JOE GRACE TAPPED BY PHILA. CHAMBER
In a move indicating some forethought, the Greater Philadelphia Chamber of Commerce has hired Joe Grace, a government-affairs and communications professional with extensive experience in city affairs, to serve as the Chamber’s director of public policy. Truly a wise choice.
Grace, 53, will act as the Chamber’s chief lobbyist in City Council and with Mayor Nutter’s administration, and focus his energies and work on city legislation and issues impacting the business community. Joe Grace will report to and work closely with Joseph W. Mahoney, Jr., the Chamber’s executive VP. Grace previously served as communications director to Philadelphia Mayor John F. Street.
WE LOSE MASCH, N.Y. COLLEGE GAINS
Michael Masch has been named VP for finance and chief financial officer at Manhattan College in New York.
“Michael Masch brings to Manhattan College a wealth of experience, an outstanding record of accomplishment, and a strong desire to contribute to our mission,” said college President Brennan O’Donnell, PhD.

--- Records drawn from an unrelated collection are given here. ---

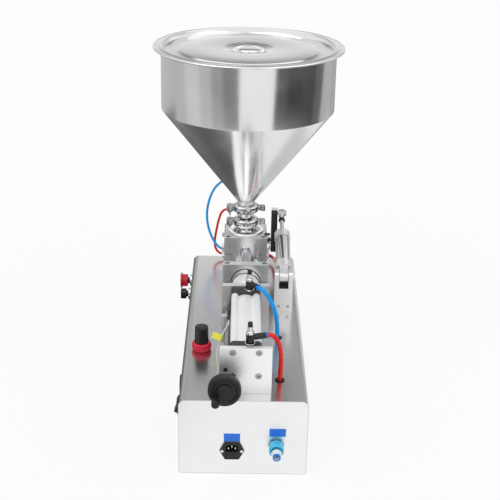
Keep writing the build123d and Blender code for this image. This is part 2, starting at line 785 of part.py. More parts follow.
def valve_spool():
    """The turning spool with its T-shaped passage and the shaft that carries the lever."""
    length = PLATE_W - SPOOL_END_PLAY
    left = PUMP_X - PLATE_HALF + SPOOL_END_PLAY / 2
    body = rightwards(left, VALVE_STATION, PUMP_Z) * rod(SPOOL_R, length)
    shaft_l = LEVER_X + LEVER_T + SHAFT_OVERHANG - left - length
    body += rightwards(left + length, VALVE_STATION, PUMP_Z) * rod(SPOOL_SHAFT_R, shaft_l)
    body -= forwards(VALVE_STATION - 2 * SPOOL_R) * rod(PASSAGE_R, 4 * SPOOL_R)
    drop = Pos(PUMP_X, y_at(VALVE_STATION), PUMP_Z - 2 * SPOOL_R)
    return body - drop * rod(PASSAGE_R, 2 * SPOOL_R)


def valve_glands():
    """The end plates that keep the spool in its block. The right one has the shaft's bearing."""
    left = rightwards(PUMP_X - PLATE_HALF - GLAND_T, VALVE_STATION, PUMP_Z) * rod(GLAND_R, GLAND_T)
    bearing = bush(GLAND_R, SPOOL_SHAFT_R + RUNNING_FIT, GLAND_T)
    return [left, rightwards(PUMP_X + PLATE_HALF, VALVE_STATION, PUMP_Z) * bearing]


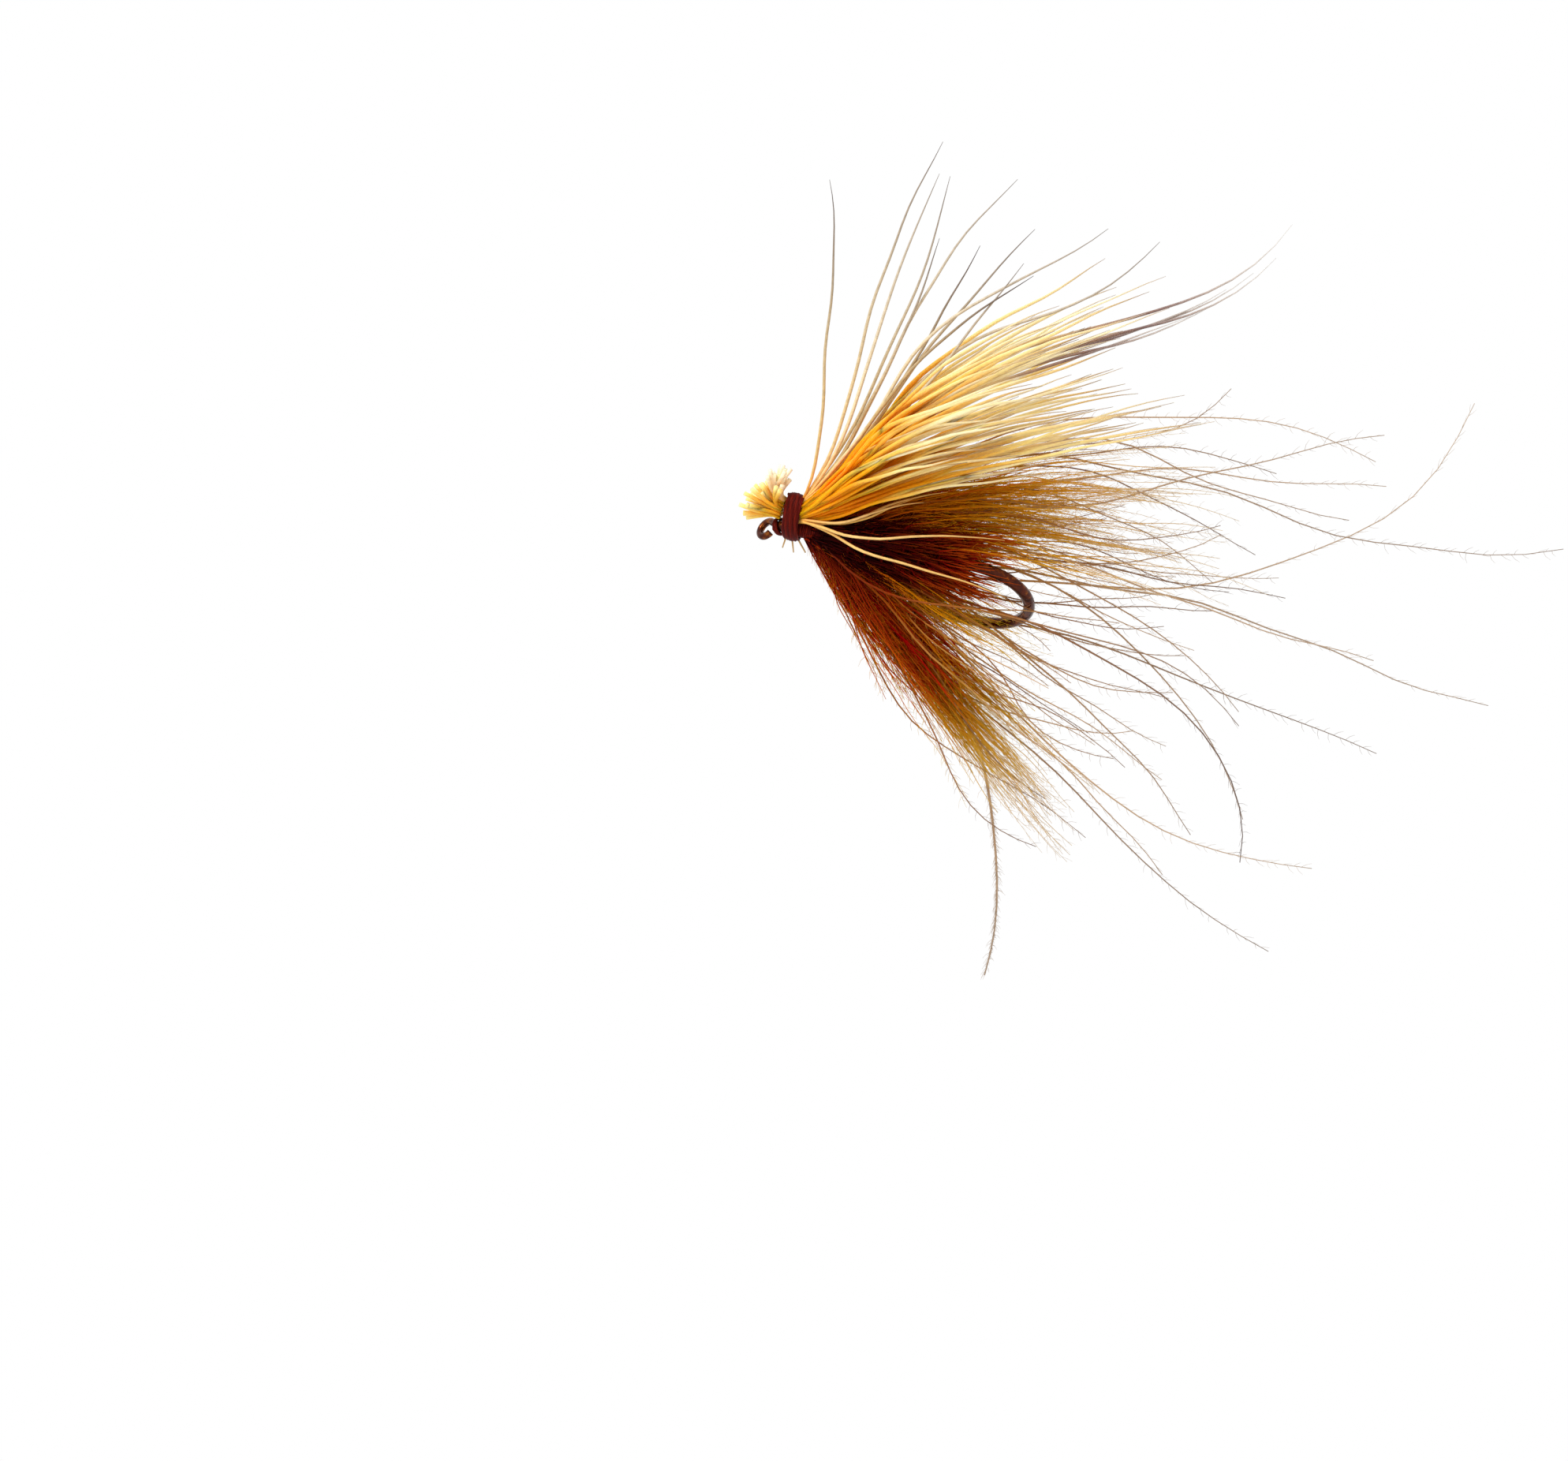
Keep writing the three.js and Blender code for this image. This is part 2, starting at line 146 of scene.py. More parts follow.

A Philadelphia native, he most recently served as CFO for the School District of Philadelphia, the nation’s eighth-largest public school system, with 156,000 students in district-operated schools, 46,000 in charter schools and nearly 20,000 district employees. Prior to that, Masch served as Secretary of the Budget for the Commonwealth of Pennsylvania from 2003 through 2008 and as VP for budget and management at the University of Pennsylvania from 1996 to 2002. Earlier in his career, Masch worked as the budget director for the City of Philadelphia and was a member of the Mayor’s cabinet.